A Beginner’s Guide to Choosing the Right Investment
Choosing your first investment product can feel overwhelming, but breaking it down into a few key considerations makes it much easier. Think of it like buying a car—you don’t just pick the first one you see. You consider what you need it for, how much it costs to run, and how reliable it is. The same logic applies to your investments.
Here’s a simple guide to help you compare different products and make the right choice for you.
1. Your Investment Objective: Know Your Goal
Before you even look at a single product, you need to know your “why.” Your investment objective is the most important factor because it dictates everything else.
- Are you saving for a short-term goal, like a holiday in two years?
- Or are you focused on a long-term goal, like retirement in 30 years?
Your timeline and goal will determine how much risk you can take and how quickly you might need access to your money. For example, a long-term goal can handle more risk, while a short-term goal might be better suited for a safer, less volatile product.
2. Risk: The Trade-Off for Reward
All investments have some level of risk, which is the possibility that you could lose money. However, risk and potential return are linked: generally, the higher the potential return, the higher the risk. Understanding this is key.
- Investment Strategy Risk: What the fund invests in, and how it invests, can have an impact on risk. For example, a fund that focuses on small, unproven companies is generally riskier than one that invests in large, well-established companies.
- Liquidity Risk: This is about how easily you can sell your investment and get your money back. Some products are very liquid (easy to sell), while others may have restrictions on when you can withdraw your money.
- Other Risks: You should also be aware of things like currency risk (if the fund invests in overseas companies and the exchange rate changes), and the risk of regulatory changes that could impact the fund.
3. Investment Style: Passive vs. Active
The fund’s investment style explains how it goes about its business. There are two main approaches:
- Passive Investing: A passive fund simply tries to track a specific market index. Think of an index as a benchmark, like the top 200 companies on the ASX. A passive fund will invest in all the companies in that index, in the same proportions. This approach is usually low-cost and gives you a good, broad market return.
- Active Investing: An active fund uses a fund manager to actively “pick stocks” that they believe will outperform the market. Their goal is to beat the benchmark. While this offers the potential for higher returns, it also comes with higher fees because you are paying for the expertise of the manager.
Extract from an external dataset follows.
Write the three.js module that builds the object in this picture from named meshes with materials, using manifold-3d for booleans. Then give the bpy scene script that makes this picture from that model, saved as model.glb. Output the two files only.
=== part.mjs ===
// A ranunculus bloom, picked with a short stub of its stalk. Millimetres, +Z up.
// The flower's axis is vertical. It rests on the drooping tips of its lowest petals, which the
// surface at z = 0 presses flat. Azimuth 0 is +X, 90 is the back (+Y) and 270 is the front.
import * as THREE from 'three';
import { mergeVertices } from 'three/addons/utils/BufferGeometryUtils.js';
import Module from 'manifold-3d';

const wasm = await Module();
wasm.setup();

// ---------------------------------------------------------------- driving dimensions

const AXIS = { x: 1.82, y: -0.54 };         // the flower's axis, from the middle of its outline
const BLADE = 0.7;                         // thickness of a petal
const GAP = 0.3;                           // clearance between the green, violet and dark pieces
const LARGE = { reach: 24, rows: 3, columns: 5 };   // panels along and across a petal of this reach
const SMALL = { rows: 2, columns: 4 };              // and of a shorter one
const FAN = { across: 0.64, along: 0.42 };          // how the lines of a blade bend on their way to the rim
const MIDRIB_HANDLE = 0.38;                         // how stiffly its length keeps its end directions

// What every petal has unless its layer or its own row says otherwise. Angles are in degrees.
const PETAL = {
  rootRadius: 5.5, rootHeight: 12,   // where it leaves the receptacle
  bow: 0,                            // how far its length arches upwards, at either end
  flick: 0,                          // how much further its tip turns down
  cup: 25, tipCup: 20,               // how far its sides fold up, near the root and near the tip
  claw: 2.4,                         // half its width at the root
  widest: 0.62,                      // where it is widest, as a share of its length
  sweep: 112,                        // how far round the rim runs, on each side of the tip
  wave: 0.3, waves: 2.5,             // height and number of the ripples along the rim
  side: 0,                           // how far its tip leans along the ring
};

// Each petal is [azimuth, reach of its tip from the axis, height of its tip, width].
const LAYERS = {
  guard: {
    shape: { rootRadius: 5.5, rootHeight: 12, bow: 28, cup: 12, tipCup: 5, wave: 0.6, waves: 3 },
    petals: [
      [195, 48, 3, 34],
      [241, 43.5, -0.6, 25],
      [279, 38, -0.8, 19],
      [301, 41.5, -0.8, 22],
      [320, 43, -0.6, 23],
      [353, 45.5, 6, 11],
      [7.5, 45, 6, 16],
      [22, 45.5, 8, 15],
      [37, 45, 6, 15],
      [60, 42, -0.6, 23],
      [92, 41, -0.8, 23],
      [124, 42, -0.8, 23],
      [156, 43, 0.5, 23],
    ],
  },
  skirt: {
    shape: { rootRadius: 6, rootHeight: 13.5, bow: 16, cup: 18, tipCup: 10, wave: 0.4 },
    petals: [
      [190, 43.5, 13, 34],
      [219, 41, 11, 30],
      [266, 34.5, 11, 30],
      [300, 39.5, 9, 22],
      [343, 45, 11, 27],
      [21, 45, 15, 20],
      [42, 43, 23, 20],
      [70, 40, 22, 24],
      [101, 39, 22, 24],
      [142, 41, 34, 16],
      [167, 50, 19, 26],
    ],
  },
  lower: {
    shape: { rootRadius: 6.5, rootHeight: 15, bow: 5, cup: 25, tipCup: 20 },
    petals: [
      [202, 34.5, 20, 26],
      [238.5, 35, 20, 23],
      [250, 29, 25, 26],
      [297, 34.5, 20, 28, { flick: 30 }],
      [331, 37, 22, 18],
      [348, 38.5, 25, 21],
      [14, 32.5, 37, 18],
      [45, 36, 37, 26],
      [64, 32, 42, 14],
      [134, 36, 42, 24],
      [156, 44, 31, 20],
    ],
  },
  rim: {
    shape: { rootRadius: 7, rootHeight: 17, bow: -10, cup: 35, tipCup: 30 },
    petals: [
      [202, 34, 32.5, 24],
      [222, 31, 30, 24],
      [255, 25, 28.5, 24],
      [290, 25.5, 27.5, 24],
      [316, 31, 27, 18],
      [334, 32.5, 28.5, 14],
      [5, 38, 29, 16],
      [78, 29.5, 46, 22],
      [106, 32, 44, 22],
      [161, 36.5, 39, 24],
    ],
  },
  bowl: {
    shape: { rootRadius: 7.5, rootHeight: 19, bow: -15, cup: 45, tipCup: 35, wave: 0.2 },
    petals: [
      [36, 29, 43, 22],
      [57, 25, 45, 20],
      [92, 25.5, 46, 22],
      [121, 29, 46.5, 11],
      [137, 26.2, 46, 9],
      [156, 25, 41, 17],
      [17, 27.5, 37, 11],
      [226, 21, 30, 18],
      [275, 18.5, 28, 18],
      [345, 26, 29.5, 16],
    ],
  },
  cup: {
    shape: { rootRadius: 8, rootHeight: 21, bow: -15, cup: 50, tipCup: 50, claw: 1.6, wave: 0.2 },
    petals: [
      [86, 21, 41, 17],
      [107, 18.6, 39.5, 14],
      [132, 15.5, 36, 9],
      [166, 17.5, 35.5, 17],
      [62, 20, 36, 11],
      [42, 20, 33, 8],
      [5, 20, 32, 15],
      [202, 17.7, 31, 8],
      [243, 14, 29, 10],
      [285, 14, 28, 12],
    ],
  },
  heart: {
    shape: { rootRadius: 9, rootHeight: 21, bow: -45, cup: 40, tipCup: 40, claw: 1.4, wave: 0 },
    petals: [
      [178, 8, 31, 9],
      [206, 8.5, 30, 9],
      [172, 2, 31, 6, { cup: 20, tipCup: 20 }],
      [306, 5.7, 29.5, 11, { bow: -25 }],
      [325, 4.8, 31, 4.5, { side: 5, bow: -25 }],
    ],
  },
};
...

4. Cost: The Silent Killer of Returns
Fees can have a huge impact on your long-term returns. Even a small fee can eat away a significant amount of your wealth over decades.
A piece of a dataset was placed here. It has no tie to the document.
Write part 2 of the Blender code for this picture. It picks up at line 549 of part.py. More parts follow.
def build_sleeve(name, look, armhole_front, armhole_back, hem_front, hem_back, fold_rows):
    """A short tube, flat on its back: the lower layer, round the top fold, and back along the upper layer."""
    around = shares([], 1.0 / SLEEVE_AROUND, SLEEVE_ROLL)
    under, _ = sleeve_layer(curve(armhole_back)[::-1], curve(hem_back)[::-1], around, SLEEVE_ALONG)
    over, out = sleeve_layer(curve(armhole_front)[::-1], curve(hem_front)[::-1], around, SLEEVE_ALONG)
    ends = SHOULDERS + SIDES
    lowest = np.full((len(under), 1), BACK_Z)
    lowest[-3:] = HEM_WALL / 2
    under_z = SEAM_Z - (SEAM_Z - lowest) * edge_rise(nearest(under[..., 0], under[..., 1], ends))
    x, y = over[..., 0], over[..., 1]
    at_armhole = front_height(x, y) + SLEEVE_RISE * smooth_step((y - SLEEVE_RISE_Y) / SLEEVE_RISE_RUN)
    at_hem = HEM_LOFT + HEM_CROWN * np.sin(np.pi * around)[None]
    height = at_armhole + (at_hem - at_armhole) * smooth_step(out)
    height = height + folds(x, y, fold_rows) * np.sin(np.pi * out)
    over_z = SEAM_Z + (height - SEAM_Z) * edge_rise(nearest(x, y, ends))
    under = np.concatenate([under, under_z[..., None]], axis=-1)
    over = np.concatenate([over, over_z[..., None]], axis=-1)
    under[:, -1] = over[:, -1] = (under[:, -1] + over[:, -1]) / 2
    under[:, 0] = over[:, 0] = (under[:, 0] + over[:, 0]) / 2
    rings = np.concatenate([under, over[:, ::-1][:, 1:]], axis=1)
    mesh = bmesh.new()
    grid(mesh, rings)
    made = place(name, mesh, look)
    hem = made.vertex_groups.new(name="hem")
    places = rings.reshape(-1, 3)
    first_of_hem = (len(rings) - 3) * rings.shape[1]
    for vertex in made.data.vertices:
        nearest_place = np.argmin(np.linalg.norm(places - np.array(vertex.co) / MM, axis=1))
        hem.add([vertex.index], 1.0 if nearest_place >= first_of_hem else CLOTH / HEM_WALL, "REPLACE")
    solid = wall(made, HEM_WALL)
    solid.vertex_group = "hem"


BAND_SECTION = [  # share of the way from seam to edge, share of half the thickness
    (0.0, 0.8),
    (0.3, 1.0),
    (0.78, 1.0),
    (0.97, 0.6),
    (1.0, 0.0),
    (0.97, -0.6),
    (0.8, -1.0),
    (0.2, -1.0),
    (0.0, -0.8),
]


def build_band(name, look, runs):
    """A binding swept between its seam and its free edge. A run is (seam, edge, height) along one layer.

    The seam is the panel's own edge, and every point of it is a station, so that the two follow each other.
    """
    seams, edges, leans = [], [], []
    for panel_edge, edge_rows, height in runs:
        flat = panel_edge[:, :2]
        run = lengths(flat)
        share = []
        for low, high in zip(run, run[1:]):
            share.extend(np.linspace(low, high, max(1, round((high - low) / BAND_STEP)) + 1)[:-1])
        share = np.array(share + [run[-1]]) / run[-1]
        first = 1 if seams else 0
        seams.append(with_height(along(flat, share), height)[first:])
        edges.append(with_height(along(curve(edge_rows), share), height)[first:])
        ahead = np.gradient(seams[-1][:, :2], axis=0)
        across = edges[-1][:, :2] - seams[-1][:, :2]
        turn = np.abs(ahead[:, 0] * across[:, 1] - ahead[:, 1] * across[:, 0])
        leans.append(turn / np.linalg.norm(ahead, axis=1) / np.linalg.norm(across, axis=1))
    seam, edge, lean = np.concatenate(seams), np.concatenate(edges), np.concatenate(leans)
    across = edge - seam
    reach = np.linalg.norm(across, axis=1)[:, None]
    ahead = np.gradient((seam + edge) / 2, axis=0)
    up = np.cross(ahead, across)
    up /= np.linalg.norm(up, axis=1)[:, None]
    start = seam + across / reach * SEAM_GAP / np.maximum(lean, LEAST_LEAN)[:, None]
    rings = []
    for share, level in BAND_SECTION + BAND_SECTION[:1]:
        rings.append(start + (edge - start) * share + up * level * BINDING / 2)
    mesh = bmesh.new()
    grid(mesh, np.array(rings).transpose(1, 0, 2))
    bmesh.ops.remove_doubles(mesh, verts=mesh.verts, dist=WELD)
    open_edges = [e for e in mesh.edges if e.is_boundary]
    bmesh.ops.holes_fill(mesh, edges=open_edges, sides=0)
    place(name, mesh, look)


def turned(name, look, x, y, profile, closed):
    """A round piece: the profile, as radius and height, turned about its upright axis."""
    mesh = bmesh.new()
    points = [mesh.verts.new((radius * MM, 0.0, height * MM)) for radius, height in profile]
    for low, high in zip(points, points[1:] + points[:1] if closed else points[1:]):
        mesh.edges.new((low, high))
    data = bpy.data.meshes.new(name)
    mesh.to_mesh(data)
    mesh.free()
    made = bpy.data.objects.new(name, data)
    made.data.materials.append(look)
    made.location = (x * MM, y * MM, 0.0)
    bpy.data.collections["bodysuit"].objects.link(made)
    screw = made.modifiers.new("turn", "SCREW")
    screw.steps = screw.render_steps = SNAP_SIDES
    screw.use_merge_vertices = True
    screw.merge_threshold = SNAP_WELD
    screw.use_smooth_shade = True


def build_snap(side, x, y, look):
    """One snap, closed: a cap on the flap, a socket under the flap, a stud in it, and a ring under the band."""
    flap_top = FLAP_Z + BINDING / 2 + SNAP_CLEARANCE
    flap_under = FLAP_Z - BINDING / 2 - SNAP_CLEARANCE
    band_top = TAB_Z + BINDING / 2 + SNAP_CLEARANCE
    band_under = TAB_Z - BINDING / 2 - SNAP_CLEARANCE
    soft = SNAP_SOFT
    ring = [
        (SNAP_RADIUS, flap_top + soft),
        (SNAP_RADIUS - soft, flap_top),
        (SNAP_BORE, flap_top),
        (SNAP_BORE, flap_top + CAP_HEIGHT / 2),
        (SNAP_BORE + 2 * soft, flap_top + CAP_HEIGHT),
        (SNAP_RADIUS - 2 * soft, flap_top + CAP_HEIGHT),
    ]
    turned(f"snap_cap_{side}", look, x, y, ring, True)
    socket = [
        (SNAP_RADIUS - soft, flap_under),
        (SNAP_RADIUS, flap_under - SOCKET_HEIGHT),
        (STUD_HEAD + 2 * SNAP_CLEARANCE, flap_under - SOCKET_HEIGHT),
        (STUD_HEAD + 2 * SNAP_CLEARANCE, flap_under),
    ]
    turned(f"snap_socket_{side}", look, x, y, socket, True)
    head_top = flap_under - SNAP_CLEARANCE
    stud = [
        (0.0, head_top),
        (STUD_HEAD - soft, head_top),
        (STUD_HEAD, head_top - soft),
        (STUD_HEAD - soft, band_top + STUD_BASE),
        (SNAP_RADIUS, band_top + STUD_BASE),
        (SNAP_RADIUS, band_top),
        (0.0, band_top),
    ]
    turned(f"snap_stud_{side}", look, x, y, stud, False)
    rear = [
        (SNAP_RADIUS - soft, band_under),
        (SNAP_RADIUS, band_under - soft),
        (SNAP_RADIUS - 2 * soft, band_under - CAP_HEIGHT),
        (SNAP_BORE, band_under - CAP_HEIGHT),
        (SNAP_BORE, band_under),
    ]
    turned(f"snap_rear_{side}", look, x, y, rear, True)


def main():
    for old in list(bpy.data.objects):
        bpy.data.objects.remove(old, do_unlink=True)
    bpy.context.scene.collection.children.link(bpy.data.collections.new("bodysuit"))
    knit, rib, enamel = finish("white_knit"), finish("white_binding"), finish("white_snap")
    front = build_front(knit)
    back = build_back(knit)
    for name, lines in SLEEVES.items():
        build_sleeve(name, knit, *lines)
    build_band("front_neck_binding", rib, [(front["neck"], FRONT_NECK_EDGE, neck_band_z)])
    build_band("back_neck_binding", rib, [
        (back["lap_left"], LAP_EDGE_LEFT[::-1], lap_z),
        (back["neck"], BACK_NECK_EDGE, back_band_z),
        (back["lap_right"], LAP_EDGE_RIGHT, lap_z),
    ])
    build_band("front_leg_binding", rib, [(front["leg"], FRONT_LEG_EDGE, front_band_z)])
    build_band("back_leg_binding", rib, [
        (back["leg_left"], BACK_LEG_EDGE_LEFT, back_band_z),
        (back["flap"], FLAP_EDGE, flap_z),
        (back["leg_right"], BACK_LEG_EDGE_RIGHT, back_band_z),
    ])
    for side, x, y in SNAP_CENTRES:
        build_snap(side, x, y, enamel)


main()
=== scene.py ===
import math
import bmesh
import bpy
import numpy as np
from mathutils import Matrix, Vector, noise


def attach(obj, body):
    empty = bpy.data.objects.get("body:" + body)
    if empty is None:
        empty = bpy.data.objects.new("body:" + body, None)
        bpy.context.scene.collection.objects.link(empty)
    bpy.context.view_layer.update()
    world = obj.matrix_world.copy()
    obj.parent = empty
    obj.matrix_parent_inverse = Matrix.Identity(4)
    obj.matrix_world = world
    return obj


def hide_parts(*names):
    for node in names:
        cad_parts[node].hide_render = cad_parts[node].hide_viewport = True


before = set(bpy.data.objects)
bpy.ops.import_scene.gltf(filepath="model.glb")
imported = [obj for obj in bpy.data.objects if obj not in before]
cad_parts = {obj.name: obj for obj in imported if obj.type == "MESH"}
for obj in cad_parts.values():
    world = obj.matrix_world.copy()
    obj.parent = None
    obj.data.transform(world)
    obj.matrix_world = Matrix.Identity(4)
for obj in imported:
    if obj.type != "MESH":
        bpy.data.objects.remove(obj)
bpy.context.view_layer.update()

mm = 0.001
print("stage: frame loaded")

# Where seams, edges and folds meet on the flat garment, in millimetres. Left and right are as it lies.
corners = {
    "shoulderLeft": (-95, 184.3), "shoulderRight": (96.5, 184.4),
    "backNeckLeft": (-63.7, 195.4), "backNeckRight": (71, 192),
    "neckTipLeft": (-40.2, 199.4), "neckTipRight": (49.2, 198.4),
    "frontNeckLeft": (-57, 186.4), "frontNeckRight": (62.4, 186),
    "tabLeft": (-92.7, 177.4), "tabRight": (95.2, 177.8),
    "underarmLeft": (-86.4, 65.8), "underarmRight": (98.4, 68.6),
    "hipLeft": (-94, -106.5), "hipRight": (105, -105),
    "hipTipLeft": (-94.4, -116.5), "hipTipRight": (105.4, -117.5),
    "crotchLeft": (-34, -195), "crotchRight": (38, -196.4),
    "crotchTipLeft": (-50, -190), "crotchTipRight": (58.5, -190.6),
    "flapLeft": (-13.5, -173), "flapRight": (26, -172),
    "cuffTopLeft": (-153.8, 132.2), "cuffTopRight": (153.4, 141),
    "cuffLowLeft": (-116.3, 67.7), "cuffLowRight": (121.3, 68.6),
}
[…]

- Management Costs: This is the fee you pay the fund manager to manage your money. It’s usually a percentage of your total investment.
- Performance Fees: Some funds charge an extra fee if they achieve a return above a certain level.
- Other Fees: Be aware of any other costs, such as entry and exit fees, which can eat into your returns.
5. Track Record: A Glimpse into the Past
A fund’s track record shows how it has performed over time. It can be helpful to see how it has handled different market conditions.
Important warning: Remember that past performance is not a reliable indicator of future performance. A fund that did well last year may not do well this year. Instead, look at its performance over the short, medium, and long term to get a more complete picture.
6. Disclosure: What’s Inside the Black Box?
This is all about transparency. You have the right to know what you are investing in. Good disclosure means the fund manager provides clear information on:
- Holdings: The specific companies or assets the fund owns.
- Concentration: How much of the fund is invested in a particular company, sector (like technology), or region (like the US or Europe).
This information helps you understand the risks and how the fund compares to its benchmark.
By considering these factors, you can confidently choose an investment product that aligns with your personal goals, risk tolerance, and values.